The principle of confining political privileges exclusively to one sex, though persons of both sexes are equally affected by the course pursued in deciding political questions, is now challenged, and the case must be fairly judged on its merits. The sheer novelty of the proposal is the weakest part of the case for the petitioners; the opposition will find their most formidable stronghold in taking up the position that women have never voted in choosing members of Parliament, and therefore they ought not to do so now.

(2) In 1867 Lydia Becker made a speech at a meeting of the Manchester Suffrage Society on the subject of marriage.

I think that the notion that the husband ought to have the headship or authority over his wife, is the root of all social evils… Husband and wife should be co-equal. In a happy marriage there is no question of 'obedience'.

(3) The 1870 Education Act enabled women for the first time to vote and to stand for election to local School Boards. In 1870 four women stood as candidates. Flora Stevenson in Edinburgh, Lydia Becker in Manchester, Emily Davies in Greenwich and Elizabeth Garrett in Marylebone. Elizabeth Garrett wrote a letter on 24th October 1870, explaining how she became a candidate.

This morning I had a deputation from the Working Men's Association…. I dare say when it has to be done I can do it, and it is no use asking for women to be taken into public work and yet to wish them to avoid publicity. Still I am very sorry it is necessary, especially as I can't think of anything to say for four speeches. The first of these trials is to be next week. It is a tough and toilsome business.

(4) In her book Women's Suffrage published in 1911, Millicent Garrett Fawcett described the School Board elections in 1870.

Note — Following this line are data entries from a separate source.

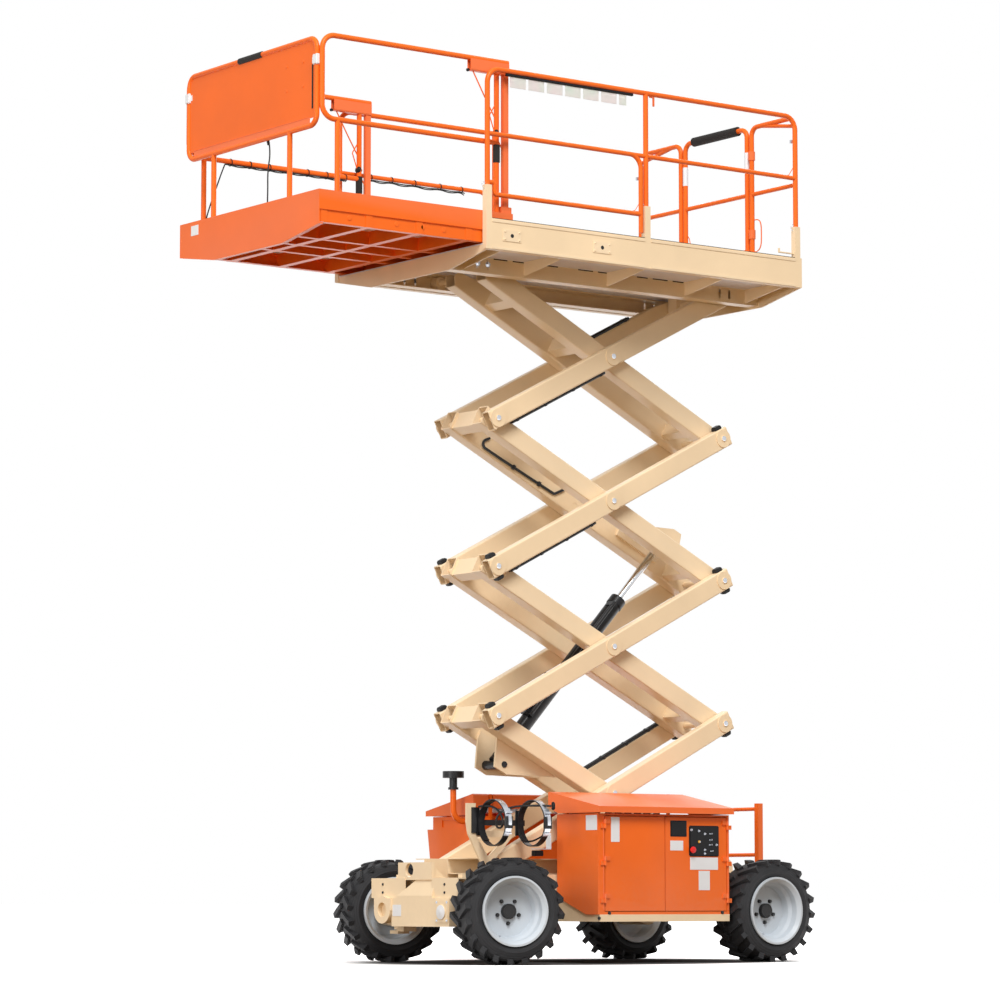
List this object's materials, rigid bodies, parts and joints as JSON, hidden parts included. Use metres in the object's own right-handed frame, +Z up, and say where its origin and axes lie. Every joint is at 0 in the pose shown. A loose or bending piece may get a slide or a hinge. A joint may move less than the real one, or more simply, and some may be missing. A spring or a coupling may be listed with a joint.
{
  "type": "rough-terrain scissor lift",
  "caption": "Self-propelled rough-terrain scissor lift, platform raised with its roll-out deck extended, steered wheels, side boxes and railed platform.",
  "frame": {"origin": "on the ground under the middle of the overall box", "axes": "+X forward, towards the roll-out deck; +Y to the left of the machine; +Z up"},
  "size_m": [3.906, 1.8912, 5.707],
  "materials": {
    "machine_beige": "gloss",
    "machine_orange": "gloss",
    "wheel_silver": "satin",
    "rubber_tyre": "matte",
    "black_steel": "satin",
    "chrome_rod": "gloss",
    "deck_plate": "satin",
    "hose_black": "satin",
    "foam_black": "matte"
  },
  "bodies": {
    "chassis": {"chassis_frame": "machine_beige", "front_axle": "machine_beige", "rear_axle": "machine_beige", "engine_box": "machine_orange", "engine_block": "black_steel", "tank_box": "machine_orange", "intake_pipe": "machine_orange", "intake_cap": "black_steel", "cradle_straps": "black_steel", "rear_ladder": "machine_orange"},
    "engine_hood_lid": {"engine_hood": "machine_orange"},
    "front_engine_door": {"engine_door_front": "machine_orange"},
    "rear_engine_door": {"engine_door_rear": "machine_orange"},
    "tank_box_lid": {"tank_lid": "machine_orange"},
    "steer_left": {"knuckle_left": "machine_beige"},
    "steer_right": {"knuckle_right": "machine_beige"},
    "lift_barrel": {"lift_barrel": "black_steel"},
    "lift_rod": {"lift_rod": "chrome_rod"},
    "platform": {"platform_frame": "machine_beige", "platform_floor": "deck_plate", "rail_left": "machine_orange", "rail_right": "machine_orange"},
    "entry_gate": {"gate": "machine_orange", "gate_grip": "foam_black"},
    "extension": {"extension_deck": "machine_orange", "extension_floor": "deck_plate", "extension_rail_left": "machine_orange", "extension_rail_right": "machine_orange", "front_rail": "machine_orange"},
    "outer_1": {"outer_arms_1": "machine_beige", "hoses_outer_1": "hose_black"},
    "inner_1": {"inner_arms_1": "machine_beige"},
    "outer_2": {"outer_arms_2": "machine_beige"},
    "inner_2": {"inner_arms_2": "machine_beige"},
    "outer_3": {"outer_arms_3": "machine_beige", "hoses_outer_3": "hose_black"},
    "inner_3": {"inner_arms_3": "machine_beige", "hose_inner_3": "hose_black"},
    "outer_4": {"outer_arms_4": "machine_beige", "hoses_outer_4_left": "hose_black", "hoses_outer_4_right": "hose_black"},
    "inner_4": {"inner_arms_4": "machine_beige"},
    "wheel_front_left": {"tyre_front_left": "rubber_tyre", "rim_front_left": "wheel_silver"},
    "wheel_front_right": {"tyre_front_right": "rubber_tyre", "rim_front_right": "wheel_silver"},
    "wheel_rear_left": {"tyre_rear_left": "rubber_tyre", "rim_rear_left": "wheel_silver"},
    "wheel_rear_right": {"tyre_rear_right": "rubber_tyre", "rim_rear_right": "wheel_silver"}
  },
  "joints": [
    {"name": "lift", "type": "hinge", "parent": "chassis", "child": "inner_1", "pos_m": [-1.667, 0, 0.616], "axis": [0, -1, 0], "range_deg": [-20.9, 29]},
    {"name": "centre_pin_1", "type": "hinge", "parent": "inner_1", "child": "outer_1", "pos_m": [-0.723, 0, 1.095], "axis": [0, 1, 0], "range_deg": [-41.9, 58.1]},
    {"name": "rear_pin_1", "type": "hinge", "parent": "outer_1", "child": "inner_2", "pos_m": [-1.667, 0, 1.574], "axis": [0, -1, 0], "range_deg": [-41.9, 58.1]},
    {"name": "centre_pin_2", "type": "hinge", "parent": "inner_2", "child": "outer_2", "pos_m": [-0.723, 0, 2.053], "axis": [0, 1, 0], "range_deg": [-41.9, 58.1]},
    {"name": "rear_pin_2", "type": "hinge", "parent": "outer_2", "child": "inner_3", "pos_m": [-1.667, 0, 2.532], "axis": [0, -1, 0], "range_deg": [-41.9, 58.1]},
    {"name": "centre_pin_3", "type": "hinge", "parent": "inner_3", "child": "outer_3", "pos_m": [-0.723, 0, 3.011], "axis": [0, 1, 0], "range_deg": [-41.9, 58.1]},
    {"name": "rear_pin_3", "type": "hinge", "parent": "outer_3", "child": "inner_4", "pos_m": [-1.667, 0, 3.49], "axis": [0, -1, 0], "range_deg": [-41.9, 58.1]},
    {"name": "centre_pin_4", "type": "hinge", "parent": "inner_4", "child": "outer_4", "pos_m": [-0.723, 0, 3.969], "axis": [0, 1, 0], "range_deg": [-41.9, 58.1]},
    {"name": "deck_pin", "type": "hinge", "parent": "outer_4", "child": "platform", "pos_m": [-1.667, 0, 4.448], "axis": [0, -1, 0], "range_deg": [-21, 29.1]},
    {"name": "lift_base_pin", "type": "hinge", "parent": "inner_1", "child": "lift_barrel", "pos_m": [0.03221, 0, 1.27075], "axis": [0, 1, 0], "range_deg": [-37.72, 52.3]},
    {"name": "lift_stroke", "type": "slide", "parent": "lift_barrel", "child": "lift_rod", "axis": [-0.6765, 0, 0.7364], "range_m": [-0.4762, 0.66]},
    {"name": "deck_extension", "type": "slide", "parent": "platform", "child": "extension", "axis": [1, 0, 0], "range_m": [-1.2, 0]},
    {"name": "gate_hinge", "type": "hinge", "parent": "platform", "child": "entry_gate", "pos_m": [-1.868, 0.378, 5], "axis": [0, 0, 1], "range_deg": [0, 100]},
    {"name": "hood_hinge", "type": "hinge", "parent": "chassis", "child": "engine_hood_lid", "pos_m": [-0.603, 0.324, 1.087], "axis": [1, 0, 0], "range_deg": [0, 60]},
    {"name": "tank_lid_hinge", "type": "hinge", "parent": "chassis", "child": "tank_box_lid", "pos_m": [-0.603, -0.324, 1.087], "axis": [-1, 0, 0], "range_deg": [0, 60]},
    {"name": "front_door_hinge", "type": "hinge", "parent": "chassis", "child": "front_engine_door", "pos_m": [-0.246, 0.808, 0.6], "axis": [0, 0, -1], "range_deg": [0, 100]},
    {"name": "rear_door_hinge", "type": "hinge", "parent": "chassis", "child": "rear_engine_door", "pos_m": [-1.255, 0.808, 0.6], "axis": [0, 0, 1], "range_deg": [0, 100]},
    {"name": "steer_left_kingpin", "type": "hinge", "parent": "chassis", "child": "steer_left", "pos_m": [0.412, 0.52, 0.3325], "axis": [0, 0, 1], "range_deg": [-7, 37]},
    {"name": "steer_right_kingpin", "type": "hinge", "parent": "chassis", "child": "steer_right", "pos_m": [0.412, -0.52, 0.3325], "axis": [0, 0, 1], "range_deg": [-7.1, 37.1]},
    {"name": "spin_front_left", "type": "hinge", "parent": "steer_left", "child": "wheel_front_left", "pos_m": [0.46609, 0.72188, 0.3325], "axis": [0.2588, 0.9659, 0], "continuous": true},
    {"name": "spin_front_right", "type": "hinge", "parent": "steer_right", "child": "wheel_front_right", "pos_m": [0.35791, -0.72188, 0.3325], "axis": [0.2588, 0.9659, 0], "continuous": true},
    {"name": "spin_rear_left", "type": "hinge", "parent": "chassis", "child": "wheel_rear_left", "pos_m": [-1.618, 0.729, 0.3325], "axis": [0, 1, 0], "continuous": true},
    {"name": "spin_rear_right", "type": "hinge", "parent": "chassis", "child": "wheel_rear_right", "pos_m": [-1.618, -0.729, 0.3325], "axis": [0, 1, 0], "continuous": true}
  ],
  "couplings": [
    {"joint": "centre_pin_1", "follows": "lift", "ratio": 2},
    {"joint": "rear_pin_1", "follows": "lift", "ratio": 2},
    {"joint": "centre_pin_2", "follows": "lift", "ratio": 2},
    {"joint": "rear_pin_2", "follows": "lift", "ratio": 2},
    {"joint": "centre_pin_3", "follows": "lift", "ratio": 2},
    {"joint": "rear_pin_3", "follows": "lift", "ratio": 2},
    {"joint": "centre_pin_4", "follows": "lift", "ratio": 2},
    {"joint": "deck_pin", "follows": "lift", "ratio": 1},
    {"joint": "lift_base_pin", "follows": "lift", "ratio": 1.8},
    {"joint": "lift_stroke", "follows": "lift", "m_per_rad": 1.3},
    {"joint": "steer_right_kingpin", "follows": "steer_left_kingpin", "ratio": 1}
  ]
}
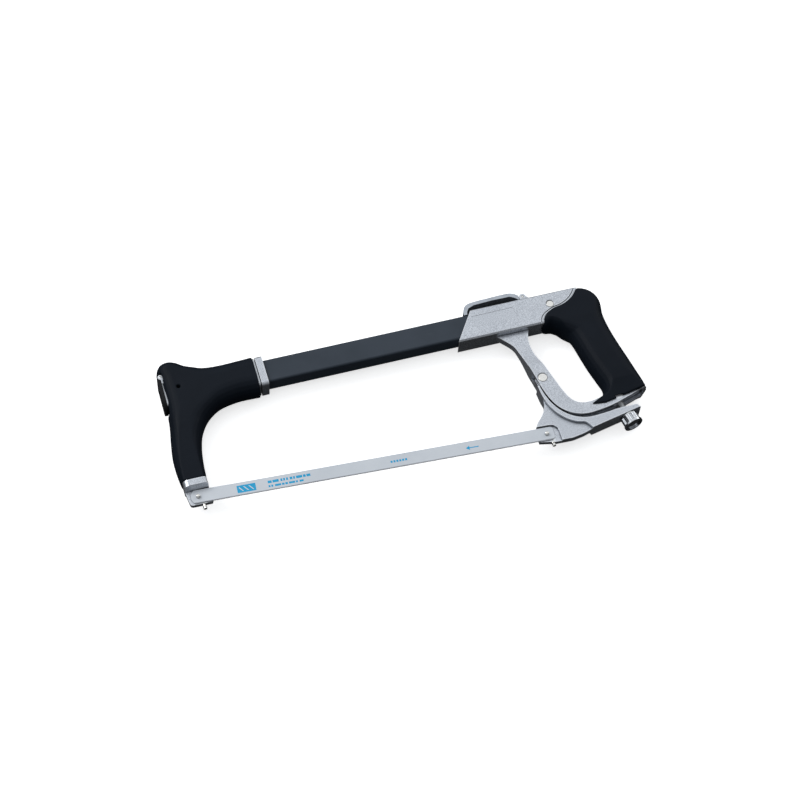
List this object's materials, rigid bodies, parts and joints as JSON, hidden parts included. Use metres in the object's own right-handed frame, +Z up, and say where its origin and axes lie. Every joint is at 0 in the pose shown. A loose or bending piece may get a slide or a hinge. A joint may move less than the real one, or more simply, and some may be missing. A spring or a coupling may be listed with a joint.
{
  "type": "hacksaw",
  "caption": "High-tension hacksaw: box-tube frame, cast front and rear holders with moulded rubber grips, D handle, screw-tensioned lever and a straight 12 inch blade.",
  "frame": {"origin": "centre of the overall box in plan, on the plane the saw lies on", "axes": "+X along the tube from the front grip to the handle, +Y from the blade to the tube, +Z up, through the saw's thickness"},
  "size_m": [0.4107, 0.1612, 0.029],
  "materials": {
    "frame_steel": "dark slate satin coating on steel tube",
    "casting": "die-cast aluminium with a fine satin coat",
    "rubber": "matte moulded rubber",
    "pins": "bright ground steel",
    "polished": "bright plated steel",
    "zinc": "zinc-plated steel",
    "black_steel": "blackened spring steel",
    "door": "black moulded plastic",
    "blade": "light grey painted blade with a bright toothed edge"
  },
  "bodies": {
    "frame": {"frame_tube": "frame_steel", "front_casting": "casting", "front_grip": "rubber", "front_tube_pins": "pins", "front_blade_pin": "pins", "front_flush_pin": "pins", "door_pin": "pins", "rear_casting": "casting", "rear_grip": "rubber", "rear_tube_pin": "pins", "lever_pivot_pin": "pins", "bail_pin": "pins", "blade": "blade"},
    "door": {"storage_door": "door"},
    "bail": {"hanging_bail": "polished"},
    "lever": {"tension_lever": "casting", "rear_blade_pin": "pins", "rear_flush_pin": "pins"},
    "nut": {"barrel_nut": "zinc"},
    "washer": {"thrust_washer": "zinc"},
    "knob": {"tension_screw": "zinc", "screw_clip": "black_steel", "tension_knob": "polished"}
  },
  "joints": [
    {"name": "knob_turn", "type": "hinge", "parent": "washer", "child": "knob", "pos_m": [0.1803, -0.0667, 0.0145], "axis": [0.1994, -0.9799, 0], "range_deg": [0, 720]},
    {"name": "screw_slide", "type": "slide", "parent": "nut", "child": "washer", "axis": [0.1994, -0.9799, 0], "range_m": [0, 0.00254]},
    {"name": "nut_pivot", "type": "hinge", "parent": "frame", "child": "nut", "pos_m": [0.17659, -0.04847, 0.0145], "axis": [0, 0, 1], "range_deg": [-2.87, 0]},
    {"name": "lever_swing", "type": "hinge", "parent": "frame", "child": "lever", "pos_m": [0.1192, -0.0158, 0.0145], "axis": [0, 0, 1], "range_deg": [-2.87, 0], "deforming": ["blade"]},
    {"name": "bail_fold", "type": "hinge", "parent": "frame", "child": "bail", "pos_m": [0.1284, 0.069, 0.0145], "axis": [0, 0, 1], "range_deg": [-100, 0]},
    {"name": "door_swing", "type": "hinge", "parent": "frame", "child": "door", "pos_m": [-0.1988, 0.0667, 0.0145], "axis": [0, 0, 1], "range_deg": [-75, 0]}
  ],
  "couplings": [
    {"joint": "knob_turn", "follows": "lever_swing", "ratio": -251.28},
    {"joint": "screw_slide", "follows": "lever_swing", "m_per_rad": -0.050791},
    {"joint": "nut_pivot", "follows": "lever_swing", "ratio": 1}
  ]
}
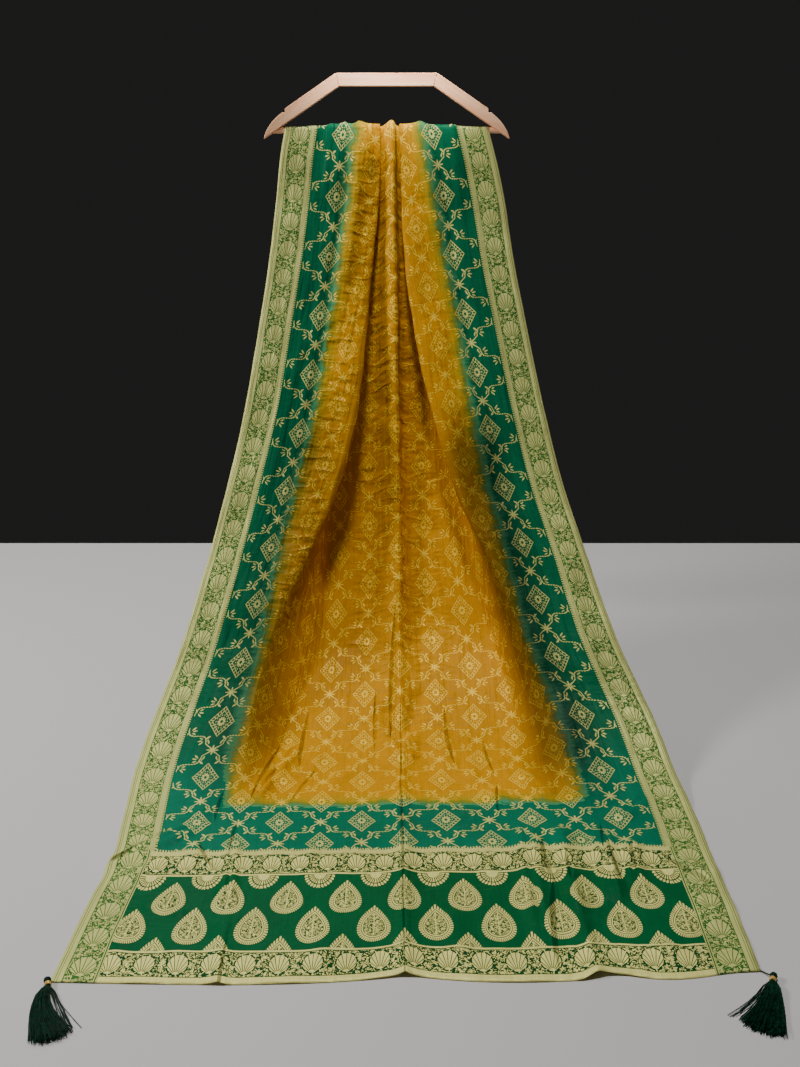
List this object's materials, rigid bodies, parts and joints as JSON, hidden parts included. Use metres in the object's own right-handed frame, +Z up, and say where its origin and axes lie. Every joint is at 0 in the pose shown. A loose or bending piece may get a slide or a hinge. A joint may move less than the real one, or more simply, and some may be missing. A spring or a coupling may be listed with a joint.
{
  "type": "banarasi silk dupatta on a wooden hanger",
  "caption": "Green and mustard brocade dupatta hung over a wooden hanger's rod, swept forward to lie flat on the floor, with corner tassels.",
  "frame": {"origin": "middle of the underside of the hanger's top bar, where a peg carries it", "axes": "+Z up, -Y towards the viewer and along the sweep of the cloth over the floor, +X to the viewer's right"},
  "size_m": [0.8743, 1.2386, 1.1075],
  "materials": {
    "silk": "soft satin silk, green edged with gold-green brocade, mustard in the middle",
    "wood": "pale smooth wood, matt",
    "tassel_yarn": "very dark green twisted yarn with a silky sheen",
    "gilt_bead": "bright gilt"
  },
  "bodies": {
    "root": {"dupatta": "silk", "hanger_top_bar": "wood", "hanger_arm_left": "wood", "hanger_arm_right": "wood", "hanger_rod": "wood", "tassel_left": "tassel_yarn", "tassel_right": "tassel_yarn", "tassel_bead_left": "gilt_bead", "tassel_bead_right": "gilt_bead", "tassel_tie_right": "tassel_yarn"}
  },
  "joints": []
}
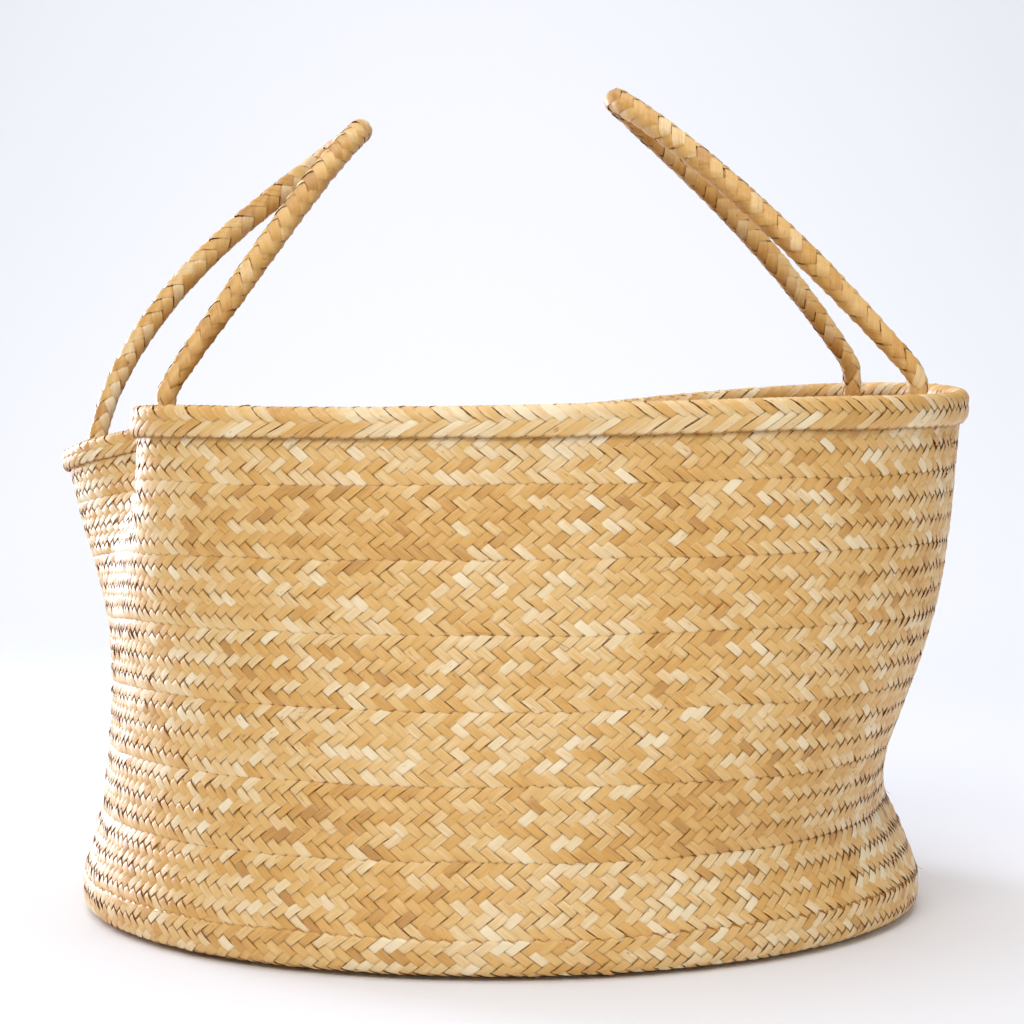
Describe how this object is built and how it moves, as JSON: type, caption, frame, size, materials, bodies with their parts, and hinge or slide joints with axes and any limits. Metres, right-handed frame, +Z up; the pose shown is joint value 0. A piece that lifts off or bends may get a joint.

In the first School Board election, which took place in London in November 1870 Miss Elizabeth Garrett and Miss Emily Davies were returned as members. Miss Garrett was at the head of the poll in her constituency - Marylebone. She polled more than 47,000 votes, the largest number, it was said at the time, which had ever been bestowed upon any candidate in any election in England. In Manchester Miss Becker was elected a member of the first School Board, and was continuously re-elected for twenty years until her death in 1890. In Edinburgh Miss Flora Stevenson was elected to the first School Board, and was continuously re-elected for thirty-three years until her death in 1905.